Il piano quinquennale per l’occupazione degli arabi israeliani si propone di aumentare l’integrazione dei giovani arabi fra i 18 e i 35 anni nel mercato del lavoro, con strumenti di inclusione diversi per il gruppo di giovani uomini e donne con il diploma superiore, o un livello di istruzione più basso, e per il gruppo di ragazze in possesso di laurea e post-laurea. Si punta a potenziare le competenze nella lingua ebraica e a fornire opportunità di formazione, orientamento all’impiego nell’hi-tech, incentivi fiscali per le aziende che assumono arabi. Proprio perché i dati preliminari mostrano che il programma sta funzionando, si legge nella nota del centro Adva, è cruciale proseguire sulla strada tracciata.

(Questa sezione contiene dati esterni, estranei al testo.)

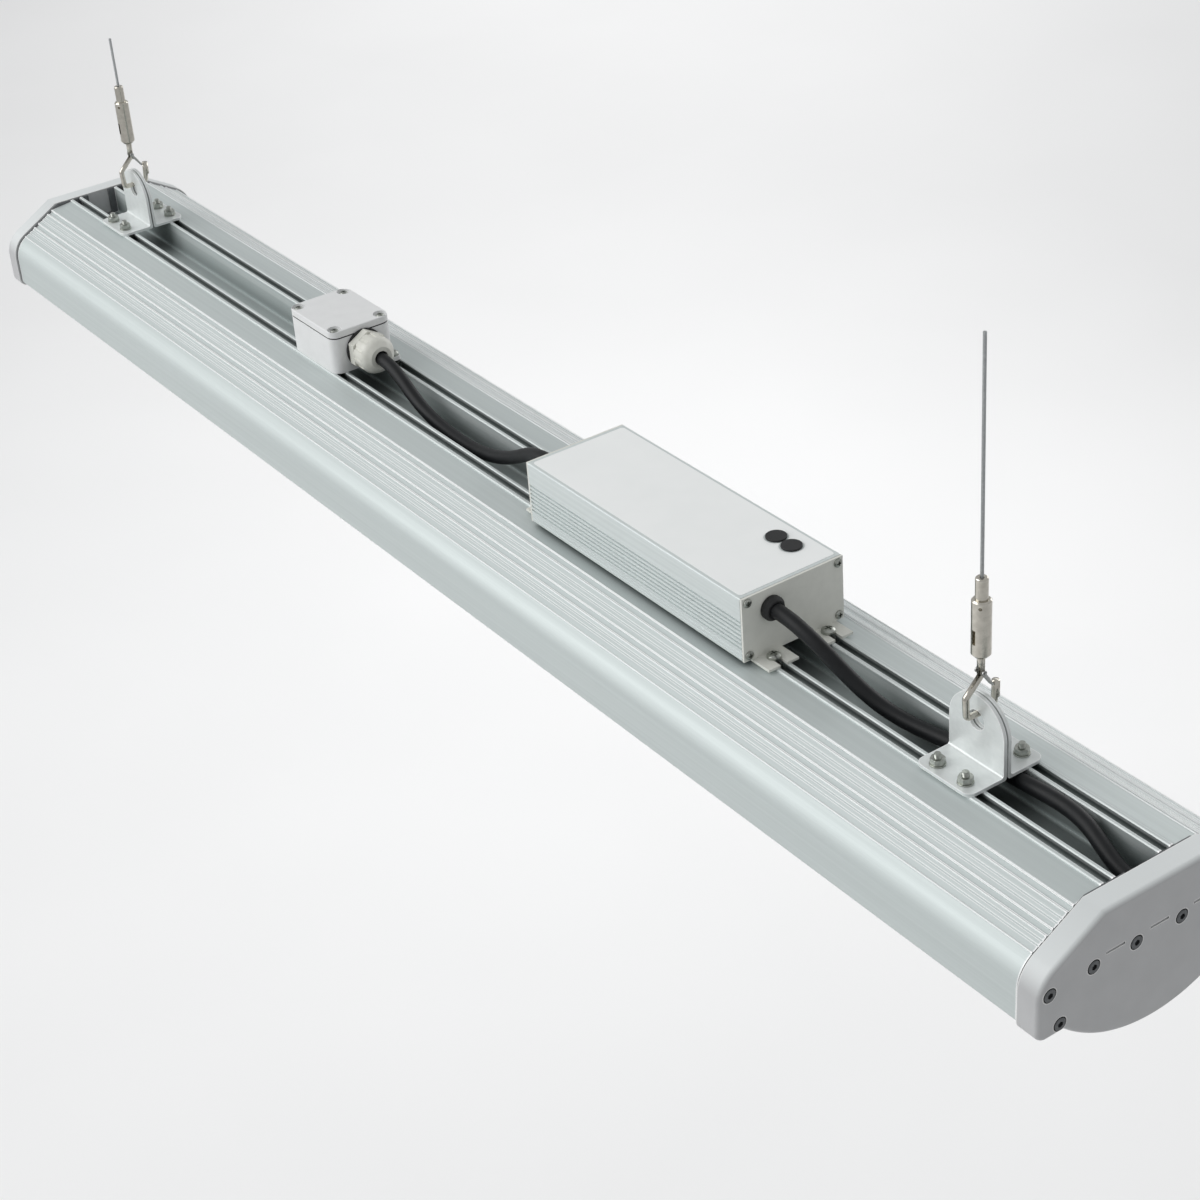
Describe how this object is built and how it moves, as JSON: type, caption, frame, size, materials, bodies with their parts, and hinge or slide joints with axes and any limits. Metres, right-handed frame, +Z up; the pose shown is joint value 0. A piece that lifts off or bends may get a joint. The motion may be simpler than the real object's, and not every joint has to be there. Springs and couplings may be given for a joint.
{
  "type": "linear high bay light",
  "caption": "Long ceiling light with a finned aluminium body, bulging diffuser, driver and junction box on top, and two hooked wire suspensions.",
  "frame": {"origin": "middle of the body's length and width, level with the lowest point of the diffuser and end caps", "axes": "+X along the body towards the end cap where the output lead enters; +Y towards the rear T-slot; +Z up along the suspension wires"},
  "size_m": [1.1368, 0.151, 0.312],
  "materials": {
    "anodised_aluminium": "anodised satin",
    "opal_lens": "frosted",
    "cap_paint": "fine satin powder coat",
    "black_rubber": "matt",
    "zinc_steel": "bright zinc plated",
    "white_board": "white solder resist",
    "led_yellow": "phosphor coated",
    "driver_aluminium": "pale anodised",
    "potting": "cast potting compound",
    "driver_plate": "satin",
    "black_sheath": "smooth sheath",
    "box_paint": "fine powder coat over die casting",
    "terminal_plastic": "moulded",
    "brass_screws": "bright",
    "gland_plastic": "moulded",
    "bracket_zinc": "zinc plated sheet",
    "nickel": "nickel plated",
    "spring_steel": "drawn wire",
    "wire_steel": "drawn rope wire"
  },
  "bodies": {
    "fixture": {"housing_extrusion": "anodised_aluminium", "diffuser": "opal_lens", "near_end_cap": "cap_paint", "far_end_cap": "cap_paint", "near_gasket": "black_rubber", "far_gasket": "black_rubber", "end_cap_screws": "zinc_steel", "led_boards": "white_board", "led_packages": "led_yellow", "led_board_screws": "zinc_steel", "lead_entry_grommet": "black_rubber", "driver_case": "driver_aluminium", "driver_potted_core": "potting", "driver_far_plate": "driver_plate", "driver_near_plate": "driver_plate", "driver_plate_screws": "zinc_steel", "driver_trim_plugs": "black_rubber", "driver_input_grommet": "black_rubber", "driver_output_grommet": "black_rubber", "driver_foot_screws": "zinc_steel", "driver_slot_nuts": "zinc_steel", "driver_input_lead": "black_sheath", "driver_output_lead": "black_sheath", "junction_box_base": "box_paint", "junction_box_gasket": "black_rubber", "junction_box_lid": "box_paint", "junction_box_lid_screws": "zinc_steel", "junction_box_fixing_screws": "zinc_steel", "junction_box_slot_nuts": "zinc_steel", "terminal_block": "terminal_plastic", "terminal_screws": "brass_screws", "gland_body": "gland_plastic", "gland_sealing_ring": "black_rubber", "gland_clamping_seal": "black_rubber", "gland_dome_nut": "gland_plastic", "bracket_bolts": "zinc_steel", "bracket_washers": "zinc_steel", "bracket_nuts": "zinc_steel", "near_front_bracket": "bracket_zinc", "near_rear_bracket": "bracket_zinc", "far_front_bracket": "bracket_zinc", "far_rear_bracket": "bracket_zinc"},
    "near_suspension": {"near_hook": "nickel", "near_gate_pin": "spring_steel", "near_gripper_body": "nickel", "near_wire": "wire_steel"},
    "near_gate": {"near_hook_gate": "spring_steel"},
    "near_collar": {"near_gripper_collar": "nickel"},
    "far_suspension": {"far_hook": "nickel", "far_gate_pin": "spring_steel", "far_gripper_body": "nickel", "far_wire": "wire_steel"},
    "far_gate": {"far_hook_gate": "spring_steel"},
    "far_collar": {"far_gripper_collar": "nickel"}
  },
  "joints": [
    {"name": "near_hook_swing", "type": "hinge", "parent": "fixture", "child": "near_suspension", "pos_m": [0.447, 0, 0.10965], "axis": [0, 1, 0], "range_deg": [-60, 60]},
    {"name": "near_gate_opening", "type": "hinge", "parent": "near_suspension", "child": "near_gate", "pos_m": [0.447, 0, 0.133], "axis": [-1, 0, 0], "range_deg": [0, 16], "stiffness_Nm_per_rad": 0.002, "springref_deg": -20.05},
    {"name": "near_collar_release", "type": "slide", "parent": "near_suspension", "child": "near_collar", "axis": [0, 0, -1], "range_m": [0, 0.003], "stiffness_N_per_m": 500, "springref_m": -0.002},
    {"name": "far_hook_swing", "type": "hinge", "parent": "fixture", "child": "far_suspension", "pos_m": [-0.475, 0, 0.10965], "axis": [0, 1, 0], "range_deg": [-60, 60]},
    {"name": "far_gate_opening", "type": "hinge", "parent": "far_suspension", "child": "far_gate", "pos_m": [-0.475, 0, 0.133], "axis": [-1, 0, 0], "range_deg": [0, 16], "stiffness_Nm_per_rad": 0.002, "springref_deg": -20.05},
    {"name": "far_collar_release", "type": "slide", "parent": "far_suspension", "child": "far_collar", "axis": [0, 0, -1], "range_m": [0, 0.003], "stiffness_N_per_m": 500, "springref_m": -0.002}
  ]
}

Secondo i ricercatori Sami Miaari e Arnon Barak c’è stato un aumento del tasso di occupazione delle arabe israeliane in età lavorativa ovvero tra i 25 e i 64 anni, che alla vigilia della guerra era del 44,8 per cento (con un balzo di otto punti rispetto al 36,7 per cento nel 2019), anche grazie al piano quinquennale. Tuttavia questo tasso resta più basso di quello delle ebree israeliane non ortodosse, che si attestava sull’83,2 per cento nel 2022. Le proiezioni elaborate con l’ausilio dei dati del ministero del Lavoro parlano chiaro: l’obiettivo è quello di arrivare almeno al tasso del 46,3 per cento di occupazione femminile araba nel 2026 e al 53 per cento nel 2030 (per gli uomini era del 77,9 nel 2023, con l’obiettivo di contenere il calo entro il 75,8 per cento nel 2026 e di arrivare all’83 per cento nel 2030). Anche la differenza nei salari è amplissima, vista la bassissima presenza di arabi nei settori più retribuiti dell’economia israeliana: nell’industria dell’hi-tech si poteva trovare nel 2019 solo il 2 per cento di occupati arabi, a fronte del 64 per cento di ebrei non ortodossi.

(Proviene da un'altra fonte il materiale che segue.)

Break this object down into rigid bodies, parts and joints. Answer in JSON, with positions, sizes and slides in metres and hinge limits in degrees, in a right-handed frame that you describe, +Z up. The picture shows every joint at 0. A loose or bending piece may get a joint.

Tornando al rapporto Voci nascoste, «il suo intento – spiega Ben Dror – è di amplificare le voci che di solito non trovano ascolto, come quelle delle donne ai margini del mercato del lavoro e nelle periferie sociali e geografiche di Israele. Al momento dello scoppio della guerra, Israele si trovava già in uno Stato di crisi, ma pensavamo che passata la crisi potesse tornare la crescita. Oggi la raccomandazione che rivolgiamo al governo è di promuovere delle politiche a lungo termine, visto che Israele è quasi costantemente in stato di crisi e non sembra che questa condizione finirà presto. Il rapporto mostra che è necessario creare un meccanismo permanente per assicurare i salari e frenare l’incertezza anche sui periodi di aspettativa non retribuita, o nel ritorno dopo i mesi di maternità (60 giorni dopo il parto in Israele) e di assicurare l’assistenza legale gratuita in caso di violazioni dei diritti delle lavoratrici, soprattutto delle lavoratrici madri».

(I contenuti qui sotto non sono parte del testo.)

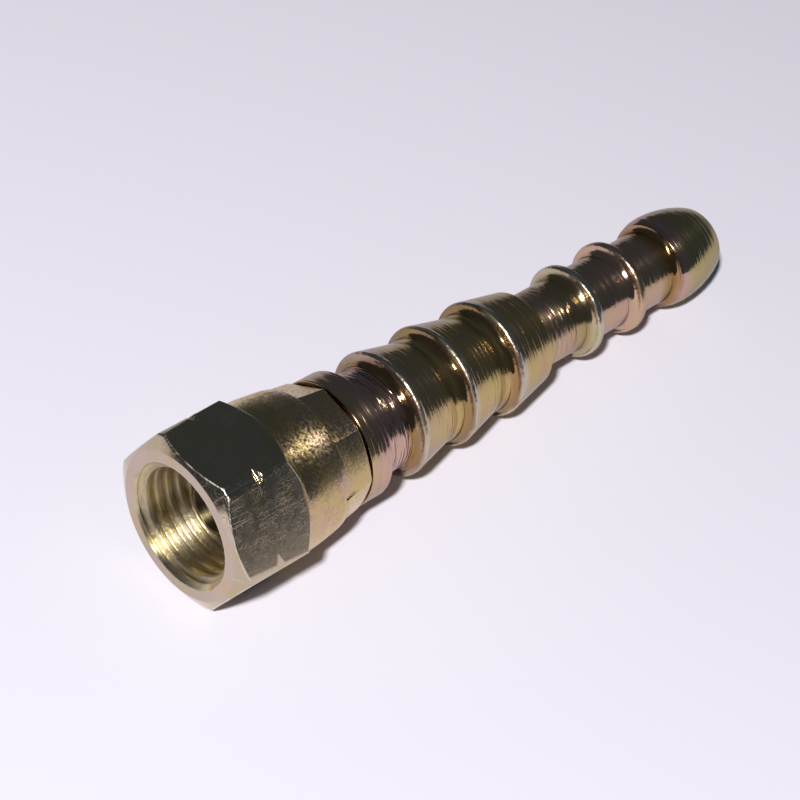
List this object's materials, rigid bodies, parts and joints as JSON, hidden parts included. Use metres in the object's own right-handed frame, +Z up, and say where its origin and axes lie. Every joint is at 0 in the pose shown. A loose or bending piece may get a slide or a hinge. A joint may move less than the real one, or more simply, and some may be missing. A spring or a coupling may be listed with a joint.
{
  "type": "gas hose adapter",
  "caption": "Left-hand union nut on a stepped, barbed hose tail, turned in passivated steel, for joining a gas hose to an appliance.",
  "frame": {"origin": "middle of the footprint, on the surface that the adapter lies on", "axes": "+Z up, +X from the nut towards the free end of the tail; the adapter's own axis leans 2.9 degrees down towards +X, because it lies on the nut's lower flat and on the bulb"},
  "size_m": [0.0782, 0.0196, 0.0175],
  "materials": {
    "nut_steel": "yellow zinc passivation",
    "tail_steel": "yellow zinc passivation"
  },
  "bodies": {
    "tail": {"hose_tail": "tail_steel"},
    "nut": {"swivel_nut": "nut_steel"}
  },
  "joints": [
    {"name": "nut_swivel", "type": "hinge", "parent": "tail", "child": "nut", "pos_m": [-0.02709, 0, 0.0084], "axis": [0.9987, 0, -0.0502], "continuous": true}
  ]
}
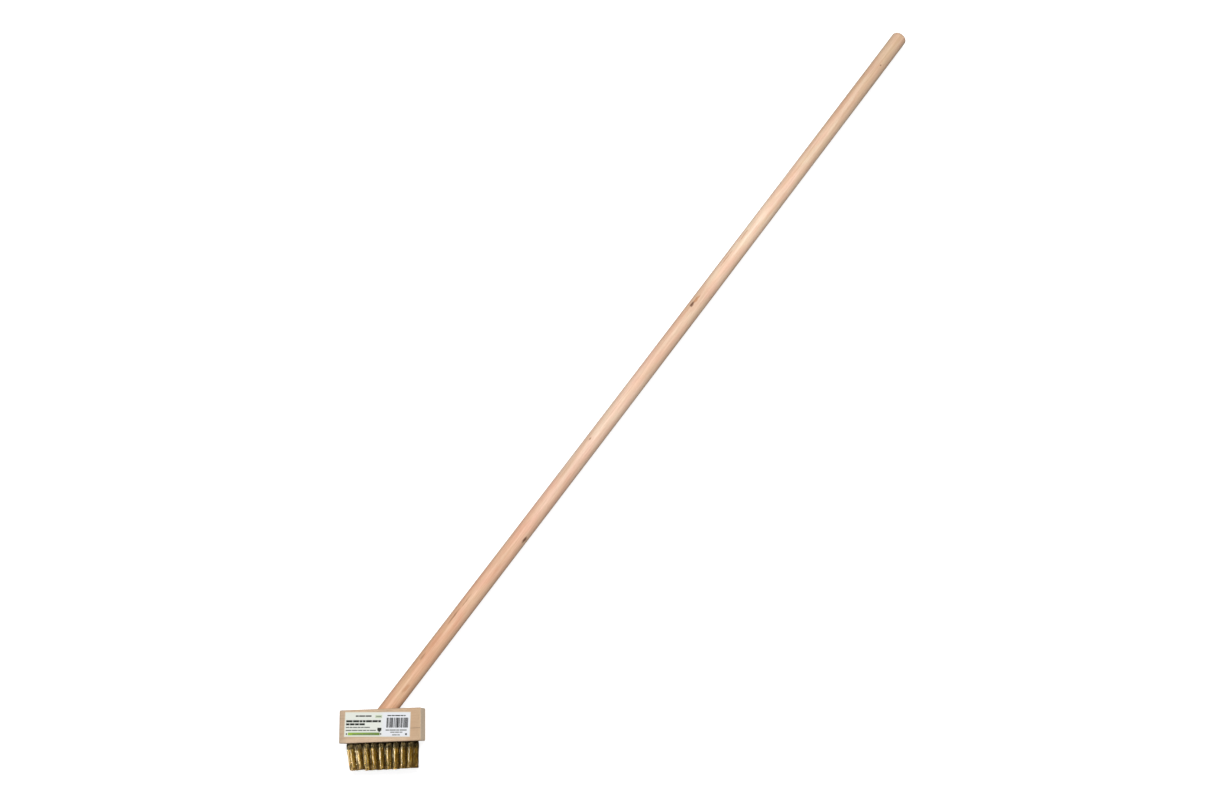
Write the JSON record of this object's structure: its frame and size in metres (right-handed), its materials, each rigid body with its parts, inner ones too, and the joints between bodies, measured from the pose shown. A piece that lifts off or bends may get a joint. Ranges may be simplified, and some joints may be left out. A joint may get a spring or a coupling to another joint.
{
  "type": "long-handled wire brush",
  "caption": "Wire brush for joints and cracks: a wooden block with tufts of crimped brass wire on one face, a paper label on its side and a long round wooden handle set in at a slant.",
  "frame": {"origin": "centre of the block's back face, the face the brush lies on", "axes": "+X along the block towards the side the handle leans to, +Y from the wire tips to the handle, +Z out of the labelled face, away from the surface the brush lies on"},
  "size_m": [0.9327, 1.1617, 0.0432],
  "materials": {
    "block_wood": "bare sanded light hardwood, satin to matt",
    "handle_wood": "bare turned light wood, satin to matt",
    "label_paper": "coated white paper with printed blocks",
    "brass_wire": "drawn and crimped wire, bright with darker tarnish",
    "anchor_steel": "flat drawn wire, dull grey, hidden in the block"
  },
  "bodies": {
    "root": {"block": "block_wood", "handle": "handle_wood", "label": "label_paper", "tuft_r1_c01": "brass_wire", "anchor_r1_c01": "anchor_steel", "tuft_r1_c02": "brass_wire", "anchor_r1_c02": "anchor_steel", "tuft_r1_c03": "brass_wire", "anchor_r1_c03": "anchor_steel", "tuft_r1_c04": "brass_wire", "anchor_r1_c04": "anchor_steel", "tuft_r1_c05": "brass_wire", "anchor_r1_c05": "anchor_steel", "tuft_r1_c06": "brass_wire", "anchor_r1_c06": "anchor_steel", "tuft_r1_c07": "brass_wire", "anchor_r1_c07": "anchor_steel", "tuft_r1_c08": "brass_wire", "anchor_r1_c08": "anchor_steel", "tuft_r1_c09": "brass_wire", "anchor_r1_c09": "anchor_steel", "tuft_r2_c01": "brass_wire", "anchor_r2_c01": "anchor_steel", "tuft_r2_c02": "brass_wire", "anchor_r2_c02": "anchor_steel", "tuft_r2_c03": "brass_wire", "anchor_r2_c03": "anchor_steel", "tuft_r2_c04": "brass_wire", "anchor_r2_c04": "anchor_steel", "tuft_r2_c05": "brass_wire", "anchor_r2_c05": "anchor_steel", "tuft_r2_c06": "brass_wire", "anchor_r2_c06": "anchor_steel", "tuft_r2_c07": "brass_wire", "anchor_r2_c07": "anchor_steel", "tuft_r2_c08": "brass_wire", "anchor_r2_c08": "anchor_steel", "tuft_r2_c09": "brass_wire", "anchor_r2_c09": "anchor_steel", "tuft_r2_c10": "brass_wire", "anchor_r2_c10": "anchor_steel", "tuft_r3_c01": "brass_wire", "anchor_r3_c01": "anchor_steel", "tuft_r3_c02": "brass_wire", "anchor_r3_c02": "anchor_steel", "tuft_r3_c03": "brass_wire", "anchor_r3_c03": "anchor_steel", "tuft_r3_c04": "brass_wire", "anchor_r3_c04": "anchor_steel", "tuft_r3_c05": "brass_wire", "anchor_r3_c05": "anchor_steel", "tuft_r3_c06": "brass_wire", "anchor_r3_c06": "anchor_steel", "tuft_r3_c07": "brass_wire", "anchor_r3_c07": "anchor_steel", "tuft_r3_c08": "brass_wire", "anchor_r3_c08": "anchor_steel", "tuft_r3_c09": "brass_wire", "anchor_r3_c09": "anchor_steel"}
  },
  "joints": []
}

«La popolazione araba – dice ancora la giurista – è particolarmente esposta ad essere spinta ai margini del mercato del lavoro in tempi di crisi economica, specialmente quando il motivo è la sicurezza. La guerra ha colpito duramente le palestinesi che lavoravano in Israele e alle quali sono stati cancellati i permessi di lavoro. Troppe donne restano prive di status legale. Dobbiamo proteggere le donne contro leggi ingiuste basate sulla nazionalità. È necessario che nei casi in cui non vengono pagati i salari e la lavoratrice non ha i requisiti per il sussidio di disoccupazione, venga stabilito come compensare le donne che non sono potute andare a lavorare per circostanze oggettive causate dalla guerra. È necessario anche prestare la dovuta attenzione alle lavoratrici più vulnerabili, come quelle pagate a ore o impiegate nei settori d’emergenza: troppo spesso non ricevono risposta. Infine dobbiamo rendere accessibili alle donne informazioni sull’assistenza legale e rispetto dei diritti, per superare barriere linguistiche, di accesso ad internet e di alfabetizzazione digitale».